Not blocking but as a heads up, we tend towards moving away from unittest now and try to embrace the pytest and its fixture ;)

What that entails is we can drop the class thing and use function directly, letting pytest injects its or even our own fixture dependencies (tmpdir, test data, client, etc...) as function parameter.

(Again, not blocking ;)

swh/loader/npm/tests/test_loader.py
248 ↗(On Diff #4234)

We could even demo that it's supposed to be the same snapshot (using the id is enough) as the first round.

As in (from previous test):

self.assertSnapshotEqual(_expected_new_snapshot_first_visit,
                         _expected_branches_first_visit)
277 ↗(On Diff #4234)

Why 2 snapshots?

douardda added inline comments.
swh/loader/npm/client.py
87

I do use urllib.parse.urlparse() for this kind of stuff. In this case, it helps managing params and query elements one can find in an URL.

Not sure if we can encounter real urls as tarball_url here, but I would rather use urllib stuff by default.

swh/loader/npm/client.py
87

Right!

This revision is now accepted and ready to land.Apr 2 2019, 12:32 PM

Update: CI build should work now

Build is green

\m/

I love it when a plan comes together ;)

swh/loader/npm/client.py
87

I would go for the os.path.basename approach as it induces less instructions to extract the filename, see below:

>>> urllib.parse.urlparse('https://registry.npmjs.org/webpack/-/webpack-0.1.2.tgz')
ParseResult(scheme='https', netloc='registry.npmjs.org', path='/webpack/-/webpack-0.1.2.tgz', params='', query='', fragment='')
>>> os.path.basename('https://registry.npmjs.org/webpack/-/webpack-0.1.2.tgz')
'webpack-0.1.2.tgz'
134

ack

swh/loader/npm/tests/test_client.py
28 ↗(On Diff #4234)

I need to document myself about pytest fixtures first. I keep it like this at the moment.

swh/loader/npm/tests/test_loader.py
248 ↗(On Diff #4234)

Indeed, I should have added that test here.

277 ↗(On Diff #4234)

Because a single instance of the npm loader is used in these tests. So after the second visit, two snapshots will be stored in the in-memory storage. I proceeded like this as I wanted to test that only new found objects are sent to the storage after the first visit.

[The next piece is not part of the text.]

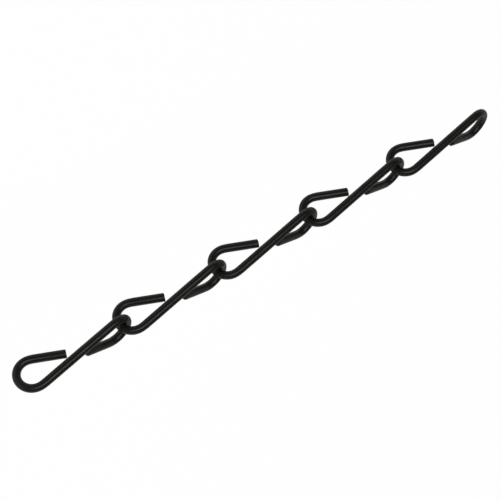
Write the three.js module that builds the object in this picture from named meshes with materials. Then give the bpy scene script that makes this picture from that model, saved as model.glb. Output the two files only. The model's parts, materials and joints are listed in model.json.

If I instantiated a loader before each test, the in-memory storage is recreated from scratch and I did not want that to happen.

swh/loader/npm/tests/test_client.py
28 ↗(On Diff #4234)

Sure thing!

swh/loader/npm/tests/test_loader.py
277 ↗(On Diff #4234)

ack.

Update:

  • address ardumont comments
  • pass the logger instance from the loader to the npm client
  • also test that temporary directory has been correctly removed once the loading process finished
vlorentz added inline comments.
swh/loader/npm/client.py
20–21

You should document that this class cannot be used to manipulate multiple packages at once.

60

known_versions should be renamed skip_versions, so it's clearer what it does.

65–66

Type could be Union[dict, set], as this function uses only features available for both

114–115

Same comment as above

118–125

You should use a namedtuple instead.

swh/loader/npm/loader.py
96

You don't need safe='', the way you parse package names prevents them from containing slashes.

211

I think you can use .encode('ascii') here. From npm's specs:

The name ends up being part of a URL, an argument on the command line, and a folder name. Therefore, the name can’t contain any non-URL-safe characters.

222

Same:

Version must be parseable by node-semver

274

Same

swh/loader/npm/tests/common.py
16 ↗(On Diff #4240)

No need for safe=''.

22 ↗(On Diff #4240)

No need to inherit from object explicitely

swh/loader/npm/client.py
20–21

ack

60

as said orally by @ardumont, let's keep the parameter names close to those that can be founded in the PyPI loader implementation. It will ease future refactoring.

swh/loader/npm/loader.py
96

Unfortunately, package names containing '/' exist, for instance https://www.npmjs.com/package/@01ht/ht-date, so that's why I need to override the safe parameter.

As you can see below:

https://replicate.npmjs.com/@01ht/ht-date => package not found
https://replicate.npmjs.com/%4001ht%2Fht-date => package found

211

Considering that dir_path is a concatenation of a temporary directory and the package name, I would keep the utf-8 decoding here. Indeed, the temporary directory can be provided by configuration so it may contain some non ascii characters in it.

222

ack

274

ack

swh/loader/npm/tests/common.py
16 ↗(On Diff #4240)

will simplify for test

22 ↗(On Diff #4240)

ack

Update: Address some vlorentz comments

This revision was automatically updated to reflect the committed changes.